Because of erroneous court rulings, we have ceased to be “One Nation Under God” but one nation where God has no role. We no longer have sins and lies; we have actions that are “appropriate” and “inappropriate.” Since we can no longer depend on God’s Laws to tell us our obligations, we need to do the next best thing—try to add a “Bill of Obligations” to our Constitution. (http://www.obligationsneeded.com/index.html)

I e-mailed Mr. Casazza. He replied,

Dear Don,

I have not been able to get any interest in a Bill of Obligations. My intent was that a brief bill of obligations based on the ten commandments could be proposed to add to our constitution similar to the Bill of Rights that had been written by George Mason.

I had hoped that posting it on a web site would help arouse interest and that others would join in an effort to gain political support but this did not happen. Yours is the only response I have received in 5 years,

This demonstrates our national concern only with our rights, a failure to be concerned with our obligations and the national effort to remove God from our national activities.. I am 85 years old and am deeply concerned about the future of our country and my decendents.

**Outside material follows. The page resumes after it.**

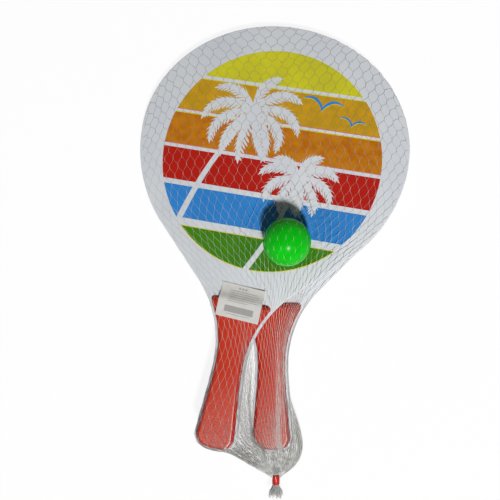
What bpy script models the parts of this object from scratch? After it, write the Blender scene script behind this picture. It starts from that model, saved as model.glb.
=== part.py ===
# Beach paddle set: two flat wooden paddles and a ball, packed together in a tied net bag.
# The set lies on its back, faces up, heads towards +Y. All sizes are in metres.

import math

import bmesh
import bpy
import numpy as np
from mathutils import Matrix, Vector
from mathutils.bvhtree import BVHTree

# Board of one paddle, drawn flat with the head's centre at the origin and the handle towards -Y
HEAD_WIDTH = 0.240
HEAD_RISE = 0.1064                 # from the head's centre to its flattened top
PADDLE_LENGTH = 0.380
NECK_SLOPE = math.radians(45)      # straight shoulders, measured from the handle's axis
WAIST_WIDTH = 0.0292               # narrowest part of the handle
WAIST_FROM_BUTT = 0.0787
HANDLE_ARC = 0.240                 # hollow side of the handle below the waist
BUTT_WIDTH = 0.0386
BUTT_CORNER = 0.0133
BUTT_ARC = 0.060
BOARD_THICKNESS = 0.005
BOARD_EDGE = 0.0008

# Moulded grip scales, one on each face
GRIP_LENGTH = 0.1324
GRIP_THICKNESS = 0.0045
GRIP_MARGIN = 0.0023               # bare board left showing round the grip
GRIP_CORNER = 0.0035
GRIP_ROUNDING = 0.0036

# Printed sun of six bands, heights measured from the sun's centre
SUN_DIAMETER = 0.195
SUN_DROP = 0.01275                 # the sun's centre lies below the head's centre
SUN_TURN = math.radians(1.4)
PRINT_THICKNESS = 0.0002
BAND_GAPS = ((0.0656, 0.0040), (0.0327, 0.0036), (0.0011, 0.0036), (-0.0305, 0.0056), (-0.0645, 0.0072))

# How the two paddles and the ball are packed
FAN_ANGLE = math.radians(10.67)
FAN_PIVOT_DROP = 0.005             # the paddles are fanned about a point just below the head's centre
BALL_DIAMETER = 0.041
BALL_PLACE = (0.0320, -0.0811)     # on the front paddle's face, in the paddle's own plane
SEAT_GAP = 0.0003                  # running gap between pieces that touch

# Net bag, tied at the handles and knotted behind the heads
THREAD_DIAMETER = 0.0008
NET_CELLS_ROUND = 11
NET_ROWS = 20
NET_ENDS = (0.030, 0.024)          # share of the way left open at the mouth and at the end knot
CHORD_ERROR = 0.0004
KNOT_SHARPNESS = 0.35              # keeps the block of a knot short where its threads run close together
TENT_RADIUS = 0.038                # round the ball, where the net comes down to the face again
TIE_DROP = 0.0261                  # the tie lies this far below the rear paddle's butt
TIE_ASIDE = 0.0036
MOUTH_FROM_TIE = 0.0170            # the free net ends here and the gathered neck begins
MOUTH_RADIUS = 0.0085
NECK_RADIUS = 0.0028
TAIL_LENGTH = 0.0170
TAIL_RADIUS = 0.0065
NECK_PLEATS = 12
PLEAT_DEPTH = 0.16
KNOT_PLACE = (0.0, -0.010)         # on the back of the rear head
KNOT_RADIUS = 0.0080
KNOT_HEIGHT = 0.0022

# Red tape wound round the neck
TAPE_WIDTH = 0.0080
TAPE_THICKNESS = 0.0006

# Paper label stuck to the net over the upper end of the front grip
LABEL_WIDTH = 0.0390
LABEL_HEIGHT = 0.0300
LABEL_THICKNESS = 0.00025
LABEL_DROP = 0.0019                # its middle lies this far below the grip's upper end
LABEL_ASIDE = -0.0003
LABEL_TURN = math.radians(-1.9)

ARC_STEP = math.radians(7.5)       # facet angle of the drawn arcs
ROUND_SEGMENTS = 2


def clear_scene():
    for old in list(bpy.data.objects):
        bpy.data.objects.remove(old, do_unlink=True)


def make_material(name, colour, roughness, metallic=0.0):
    material = bpy.data.materials.new(name)
    material.use_nodes = True
    shader = material.node_tree.nodes["Principled BSDF"]
    shader.inputs["Base Color"].default_value = (*colour, 1.0)
    shader.inputs["Roughness"].default_value = roughness
    shader.inputs["Metallic"].default_value = metallic
    material.diffuse_color = (*colour, 1.0)
    return material


# Drawing in the paddle's plane

def arc(centre, radius, start, end):
    steps = max(1, math.ceil(abs(end - start) / ARC_STEP))
    angles = [start + (end - start) * i / steps for i in range(steps + 1)]
    return [(centre[0] + radius * math.cos(a), centre[1] + radius * math.sin(a)) for a in angles]


def right_half_outline(inset=0.0):
    """Points down the board's right side from the top of the head to the middle of the butt."""
    half_head = HEAD_WIDTH / 2
    butt = HEAD_RISE - PADDLE_LENGTH
    waist_y = butt + WAIST_FROM_BUTT
    half_waist = WAIST_WIDTH / 2
    # Flattened top: half an ellipse, stepped by its own angle
    steps = math.ceil(math.radians(90) / ARC_STEP)
    top = [math.radians(90) * (1 - i / steps) for i in range(steps)]
    points = [((half_head - inset) * math.cos(a), (HEAD_RISE - inset) * math.sin(a)) for a in top]
    # Round side of the head down to the straight shoulder
    points += arc((0, 0), half_head - inset, 0, -NECK_SLOPE)
    # Hollow arc that is tangent to the shoulder and to the waist
    slope_cos, slope_sin = math.cos(NECK_SLOPE), math.sin(NECK_SLOPE)
    neck_radius = (half_waist * slope_cos - waist_y * slope_sin - half_head) / (1 - slope_cos)
    neck_centre = (half_waist + neck_radius, waist_y)
    points += arc(neck_centre, neck_radius + inset, math.pi - NECK_SLOPE, math.pi)
    # Hollow handle side, then the rounded corner and the shallow arc of the butt
    side_centre = (half_waist + HANDLE_ARC, waist_y)
    corner_x = BUTT_WIDTH / 2 - BUTT_CORNER
    corner_y = butt + BUTT_ARC - math.sqrt((BUTT_ARC - BUTT_CORNER) ** 2 - corner_x ** 2)
    across = side_centre[0] - corner_x
    along = side_centre[1] - corner_y
    turn = math.asin((HANDLE_ARC + BUTT_CORNER) / math.hypot(across, along))
    flare = math.atan2(along, across) + turn - math.radians(90)
    points += arc(side_centre, HANDLE_ARC + inset, math.pi, math.pi + flare)[1:]
    corner_end = math.atan2(corner_y - (butt + BUTT_ARC), corner_x)
    points += arc((corner_x, corner_y), BUTT_CORNER - inset, flare, corner_end)
    points += arc((0, butt + BUTT_ARC), BUTT_ARC - inset, corner_end, -math.radians(90))[1:]
    return points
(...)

Perhaps a people like you can help.

Thanks for your interest.

Jack Casazza

A Bill of Obligations 

Some, including J. A. Casazza, have suggested the Ten Commandments as an American Bill of Obligations. In an abbreviated or reworded format, the Bill of Obligations could read:

  1. You shall have no other gods before the God of Israel.
  2. You shall not make for yourself a carved image—you shall not bow down to them nor serve them.
  3. You shall not take the name of the LORD your God in vain.
  4. Remember the Lord’s day, to keep it holy.
  5. Honor your father and your mother.
  6. You shall not murder.
  7. You shall not commit adultery.
  8. You shall not steal.
  9. You shall not bear false witness against your neighbor.
  10. You shall not covet anything that is your neighbor’s.

Rights come from assumed obligations. What do you think would be a good Bill of Obligations?